Welcome Reverend Jeff Utter

During this time of pastoral transition, we welcome Reverend Jeff Utter, who will begin officiating Sunday services starting April 3, 2016.

Rev. Dr. Jeff Utter has been a UCC minister since 1968, and in 1990 he was granted ministerial standing in the Christian Church (Disciples of Christ). He has enjoyed a varied career, having been the settled pastor of three UCC congregations, and the interim pastor of four UCC and five Disciples congregations. He also served four years on the national staff of the UCC, supervising our work in Latin America and in Europe. Jeff has also done two years of missionary work in Argentina and Brazil, and was an exchange pastor in a West Berlin parish of the Evangelical Church of the Federal Republic of Germany, making many trips through the Berlin Wall to minister with Christians in east Germany.  He has also taught courses on religion at Union Theological Seminary in New York, the City College of New York, Fuller Theological Seminary, and California State University, Northridge.  He served as a Veterans Administration chaplain, based in the West Los Angeles VA Medical Center for nine years, ministering with homeless veterans, and a prison chaplain for three years, at the Los Angeles Federal Metropolitan Detention Center.

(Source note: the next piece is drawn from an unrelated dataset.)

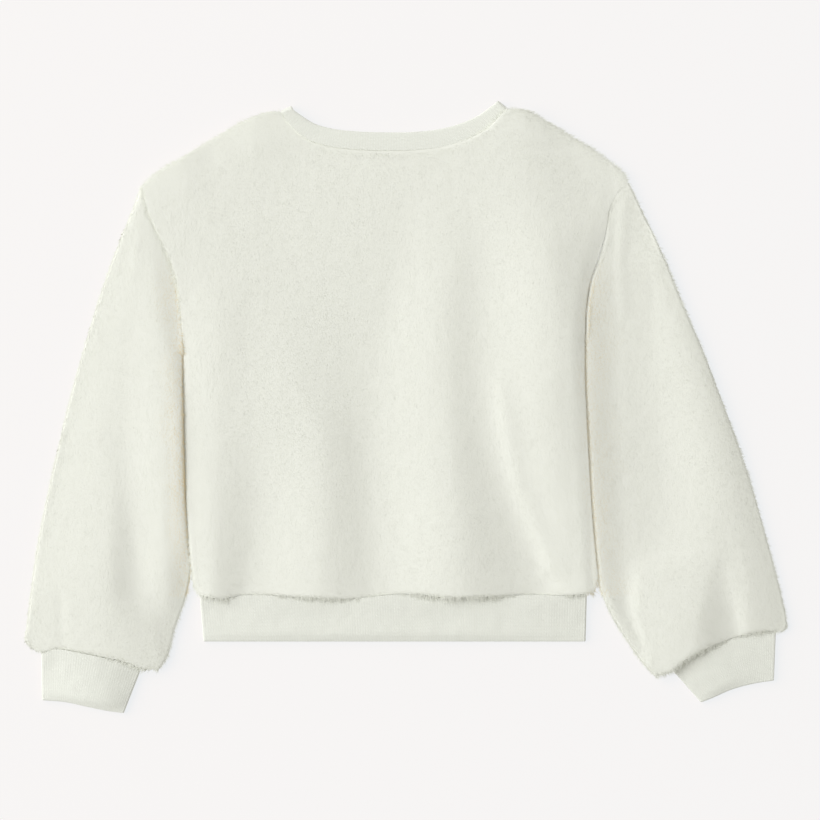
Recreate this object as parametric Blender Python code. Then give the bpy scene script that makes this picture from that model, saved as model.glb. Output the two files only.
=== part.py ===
"""Sherpa fleece pullover in a child's size, laid flat on a surface with its back panel uppermost.

The garment is cut and sewn from eight pieces, and each one is a solid of its own:

    back_panel, front_panel     thick plush fleece, one on the other
    left_sleeve, right_sleeve   full fleece sleeves, flattened tubes with dropped shoulders
    neckband                    folded rib, round the neck opening and over both neck points
    hem_band                    folded rib, a flattened tube below the fleece
    left_cuff, right_cuff       folded rib, flattened tubes below the sleeves

+X is the wearer's right and +Y points to the neck. The garment rests on z = 0, and the
origin is below the middle of its box. All the sizes here are in millimetres, and the meshes
are in metres. A cloth is worked out in two steps: its plan is a grid between four edge lines,
and its heights come from the rounding of the edges and from the soft ridges of the cloth.
Pieces that meet at a seam share the grid lines that reach it, so the gap between them is even.
"""

from collections import namedtuple

import bmesh
import bpy
import numpy as np

MM = 0.001

# ---------------------------------------------------------------- driving dimensions

SEAM_GAP = 0.3          # between pieces that are sewn to each other
FLEECE_WALL = 5.0       # backing and pile of one layer of fleece
RIB_WALL = 2.4          # one layer of folded rib, two plies
NECKBAND_WALL = 3.2     # the neckband is folded rib too, thicker where its seam is turned in
NECKBAND_WIDTH = 15.9   # at the middle of the back
NECKBAND_PINCH = 6.0    # narrower by this much at the neck points
NECK_FRONT_DROP = 50.0  # the front of the neck is cut lower than the back by this much
HEM_BAND_FOOT = -205.6  # y of the lower edge of the hem band

SIDE_ROUND = 9.0        # the sides of body and sleeves are rounded over this width
SIDE_DROP = 0.75        # and lose this share of their height
SEAM_ROUND = 10.0       # the cloth dips towards a seam over this width
SEAM_DROP = 0.3
HEM_DROP = 0.35
RIDGE_FADE = 26.0       # a ridge is hollow below only this far inside the edges
RIB_ROUND = 2.6
RIB_EDGE_DROP = 0.2

BACK_LEVEL = FLEECE_WALL + SEAM_GAP     # the back panel lies on the front panel at this height

# Edge lines of the body, x and y from one end to the other.
LEFT_SHOULDER = ((-234.0, 194.8), (-220.2, 206.7), (-197.3, 220.5), (-163.0, 241.2),
                 (-134.0, 256.3), (-120.0, 260.6), (-111.5, 260.3))
RIGHT_SHOULDER = ((88.0, 262.8), (101.3, 262.6), (122.1, 252.6), (142.0, 240.6),
                  (163.5, 227.3), (181.9, 213.5), (192.6, 203.8), (195.8, 196.3))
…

Jeff has been a leader in interfaith and ecumenical work, serving as President of the San Fernando Valley Interfaith Council and chair of their interfaith relations committee. He was the founding president of the Interreligious Alliance of San Gabriel Valley, and co-founded the Southern California Committee for a Parliament of the World’s Religions.  He is currently one of the UCC representatives on the Board of the Southern California Ecumenical Council.

He holds a B.A. in philosophy from Harvard College, the M.Div. from Harvard Divinity School, and the Ph.D. in sociology of religion from Columbia University and Union Theological Seminary.

Jeff is married to Dr. Sharon Whittle, a psychotherapist and pastoral counselor, and has two sons, two daughters, and four grandchildren.   

Because we don’t all see God in the same way, Jeff doesn’t expect religions to unify, to become a single body. But, he adds, we can draw ever closer, learning from one another, supporting one another, enriching one another, connecting as family. To do so, he says, we need to practice real courtesy in the sense of being truly glad, not merely polite, when those of other faiths come together with us – even when we cannot agree with their beliefs. The future of the human race on planet earth, he declares, depends on that gladness.

We hope you can join us on Sundays to meet and welcome Reverend Jeff to Neighborhood Church!